Your task: Each entry below is to be printed verbatim.

(Records with modeling code)
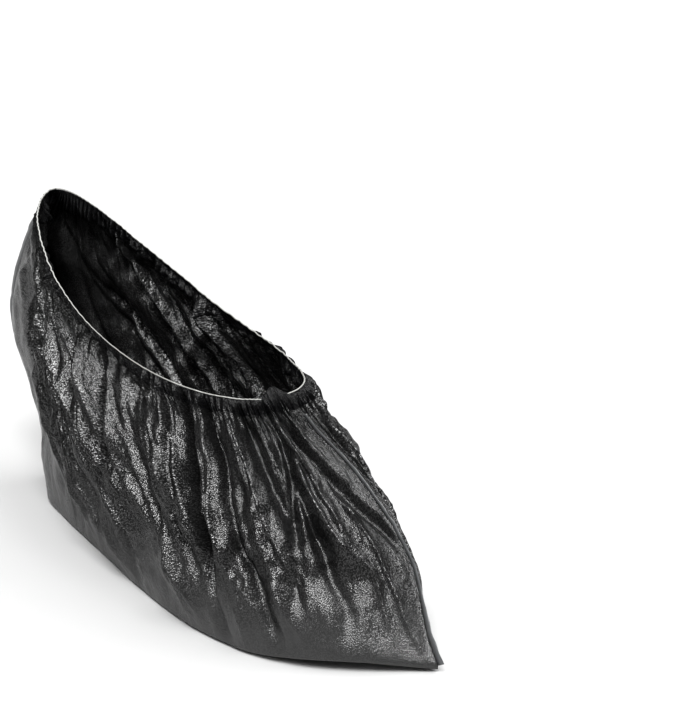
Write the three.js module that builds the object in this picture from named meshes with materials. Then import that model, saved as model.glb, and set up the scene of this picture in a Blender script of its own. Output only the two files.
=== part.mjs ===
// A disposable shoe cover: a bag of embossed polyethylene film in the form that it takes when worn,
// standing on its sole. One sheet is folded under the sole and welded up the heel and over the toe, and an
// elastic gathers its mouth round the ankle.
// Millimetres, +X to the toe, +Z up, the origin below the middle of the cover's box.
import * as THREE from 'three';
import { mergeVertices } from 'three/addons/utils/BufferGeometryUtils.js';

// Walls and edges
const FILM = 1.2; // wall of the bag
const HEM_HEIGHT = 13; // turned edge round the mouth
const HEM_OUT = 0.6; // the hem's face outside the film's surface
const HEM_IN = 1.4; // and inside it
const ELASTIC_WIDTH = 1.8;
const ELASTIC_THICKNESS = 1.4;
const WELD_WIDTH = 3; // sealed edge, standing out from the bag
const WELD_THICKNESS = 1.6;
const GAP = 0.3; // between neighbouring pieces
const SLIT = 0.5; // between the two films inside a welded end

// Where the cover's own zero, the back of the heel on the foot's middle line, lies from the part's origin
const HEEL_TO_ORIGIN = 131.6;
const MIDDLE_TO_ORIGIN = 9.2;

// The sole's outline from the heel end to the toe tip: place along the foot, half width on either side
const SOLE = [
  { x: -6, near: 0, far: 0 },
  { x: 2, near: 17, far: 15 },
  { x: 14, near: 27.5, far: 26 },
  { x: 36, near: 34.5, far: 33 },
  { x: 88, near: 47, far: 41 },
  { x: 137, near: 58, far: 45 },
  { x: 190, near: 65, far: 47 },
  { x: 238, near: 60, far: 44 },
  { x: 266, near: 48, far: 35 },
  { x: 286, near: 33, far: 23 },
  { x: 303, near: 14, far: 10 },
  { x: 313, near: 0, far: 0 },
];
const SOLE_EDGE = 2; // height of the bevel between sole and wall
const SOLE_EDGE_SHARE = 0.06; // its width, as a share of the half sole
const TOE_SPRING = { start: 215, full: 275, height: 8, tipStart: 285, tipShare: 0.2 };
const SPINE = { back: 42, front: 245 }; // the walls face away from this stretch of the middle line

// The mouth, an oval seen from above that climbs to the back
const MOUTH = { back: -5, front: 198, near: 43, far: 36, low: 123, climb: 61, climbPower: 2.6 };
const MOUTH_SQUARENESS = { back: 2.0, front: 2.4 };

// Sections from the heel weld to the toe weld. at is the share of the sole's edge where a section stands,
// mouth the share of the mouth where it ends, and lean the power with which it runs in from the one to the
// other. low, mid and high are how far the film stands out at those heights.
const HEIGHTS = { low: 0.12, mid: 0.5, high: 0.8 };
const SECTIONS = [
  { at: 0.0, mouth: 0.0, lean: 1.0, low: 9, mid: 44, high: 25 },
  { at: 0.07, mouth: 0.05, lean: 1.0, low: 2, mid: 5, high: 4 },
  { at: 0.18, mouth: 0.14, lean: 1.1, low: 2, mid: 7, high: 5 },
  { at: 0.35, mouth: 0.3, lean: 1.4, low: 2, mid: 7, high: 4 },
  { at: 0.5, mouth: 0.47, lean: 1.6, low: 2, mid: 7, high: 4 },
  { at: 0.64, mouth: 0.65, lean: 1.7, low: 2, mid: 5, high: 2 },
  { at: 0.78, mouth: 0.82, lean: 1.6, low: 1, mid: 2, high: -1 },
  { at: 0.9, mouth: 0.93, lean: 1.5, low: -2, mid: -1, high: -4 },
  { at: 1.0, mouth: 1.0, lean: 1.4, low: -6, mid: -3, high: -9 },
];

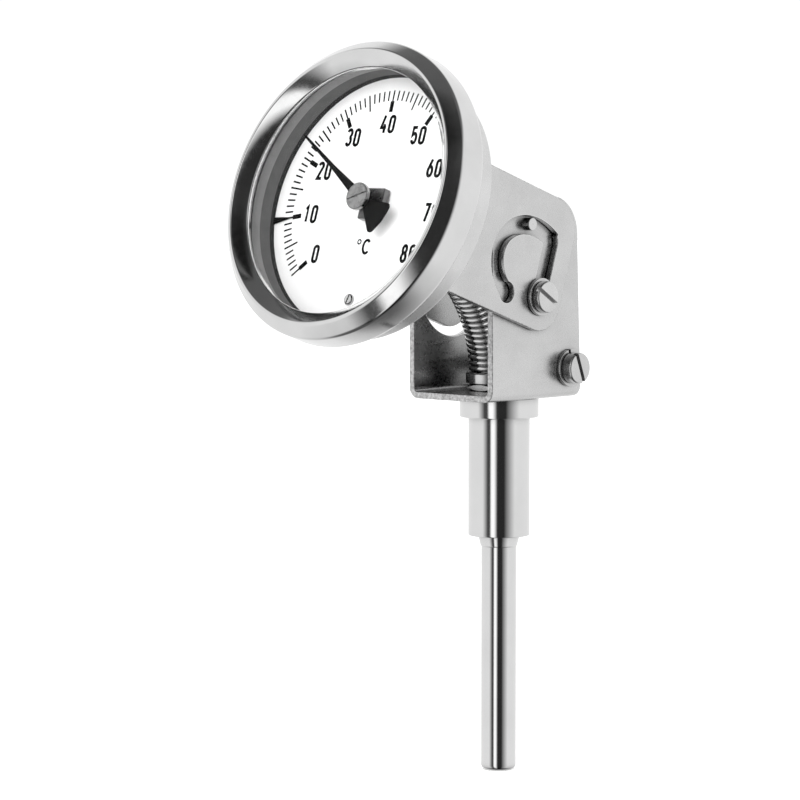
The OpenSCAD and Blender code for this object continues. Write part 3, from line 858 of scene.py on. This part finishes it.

Output of the task:
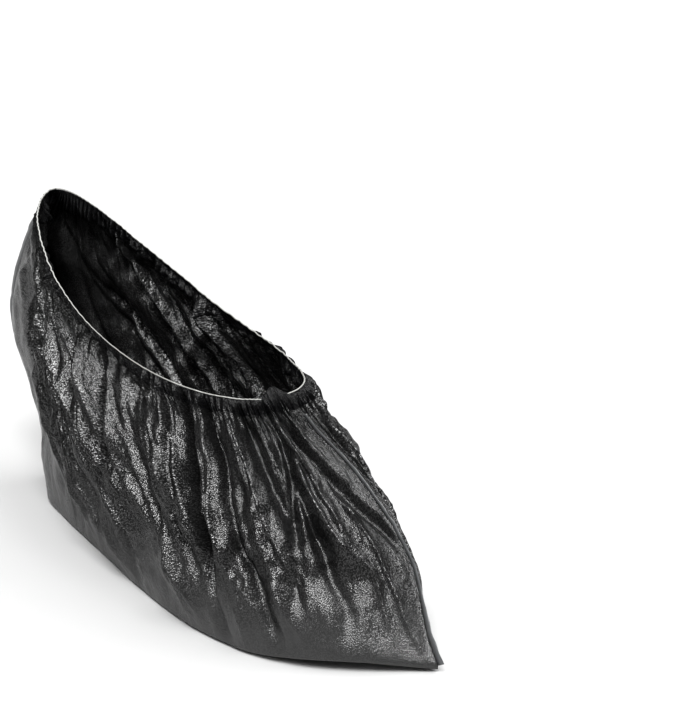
Write the three.js module that builds the object in this picture from named meshes with materials. Then import that model, saved as model.glb, and set up the scene of this picture in a Blender script of its own. Output only the two files.
=== part.mjs ===
// A disposable shoe cover: a bag of embossed polyethylene film in the form that it takes when worn,
// standing on its sole. One sheet is folded under the sole and welded up the heel and over the toe, and an
// elastic gathers its mouth round the ankle.
// Millimetres, +X to the toe, +Z up, the origin below the middle of the cover's box.
import * as THREE from 'three';
import { mergeVertices } from 'three/addons/utils/BufferGeometryUtils.js';

// Walls and edges
const FILM = 1.2; // wall of the bag
const HEM_HEIGHT = 13; // turned edge round the mouth
const HEM_OUT = 0.6; // the hem's face outside the film's surface
const HEM_IN = 1.4; // and inside it
const ELASTIC_WIDTH = 1.8;
const ELASTIC_THICKNESS = 1.4;
const WELD_WIDTH = 3; // sealed edge, standing out from the bag
const WELD_THICKNESS = 1.6;
const GAP = 0.3; // between neighbouring pieces
const SLIT = 0.5; // between the two films inside a welded end

// Where the cover's own zero, the back of the heel on the foot's middle line, lies from the part's origin
const HEEL_TO_ORIGIN = 131.6;
const MIDDLE_TO_ORIGIN = 9.2;

// The sole's outline from the heel end to the toe tip: place along the foot, half width on either side
const SOLE = [
  { x: -6, near: 0, far: 0 },
  { x: 2, near: 17, far: 15 },
  { x: 14, near: 27.5, far: 26 },
  { x: 36, near: 34.5, far: 33 },
  { x: 88, near: 47, far: 41 },
  { x: 137, near: 58, far: 45 },
  { x: 190, near: 65, far: 47 },
  { x: 238, near: 60, far: 44 },
  { x: 266, near: 48, far: 35 },
  { x: 286, near: 33, far: 23 },
  { x: 303, near: 14, far: 10 },
  { x: 313, near: 0, far: 0 },
];
const SOLE_EDGE = 2; // height of the bevel between sole and wall
const SOLE_EDGE_SHARE = 0.06; // its width, as a share of the half sole
const TOE_SPRING = { start: 215, full: 275, height: 8, tipStart: 285, tipShare: 0.2 };
const SPINE = { back: 42, front: 245 }; // the walls face away from this stretch of the middle line

// The mouth, an oval seen from above that climbs to the back
const MOUTH = { back: -5, front: 198, near: 43, far: 36, low: 123, climb: 61, climbPower: 2.6 };
const MOUTH_SQUARENESS = { back: 2.0, front: 2.4 };

// Sections from the heel weld to the toe weld. at is the share of the sole's edge where a section stands,
// mouth the share of the mouth where it ends, and lean the power with which it runs in from the one to the
// other. low, mid and high are how far the film stands out at those heights.
const HEIGHTS = { low: 0.12, mid: 0.5, high: 0.8 };
const SECTIONS = [
  { at: 0.0, mouth: 0.0, lean: 1.0, low: 9, mid: 44, high: 25 },
  { at: 0.07, mouth: 0.05, lean: 1.0, low: 2, mid: 5, high: 4 },
  { at: 0.18, mouth: 0.14, lean: 1.1, low: 2, mid: 7, high: 5 },
  { at: 0.35, mouth: 0.3, lean: 1.4, low: 2, mid: 7, high: 4 },
  { at: 0.5, mouth: 0.47, lean: 1.6, low: 2, mid: 7, high: 4 },
  { at: 0.64, mouth: 0.65, lean: 1.7, low: 2, mid: 5, high: 2 },
  { at: 0.78, mouth: 0.82, lean: 1.6, low: 1, mid: 2, high: -1 },
  { at: 0.9, mouth: 0.93, lean: 1.5, low: -2, mid: -1, high: -4 },
  { at: 1.0, mouth: 1.0, lean: 1.4, low: -6, mid: -3, high: -9 },
];

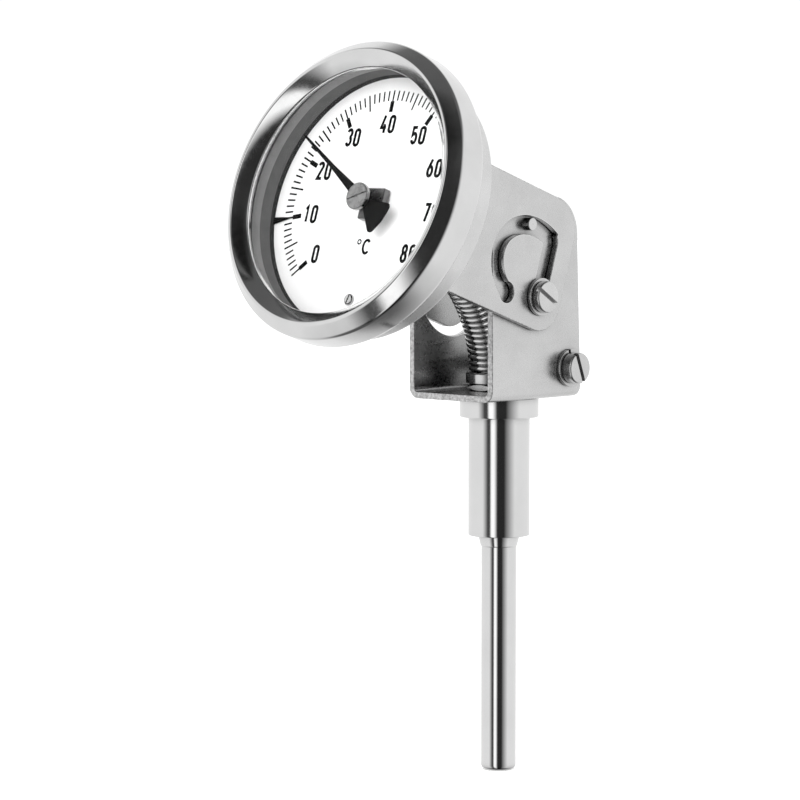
The OpenSCAD and Blender code for this object continues. Write part 3, from line 858 of scene.py on. This part finishes it.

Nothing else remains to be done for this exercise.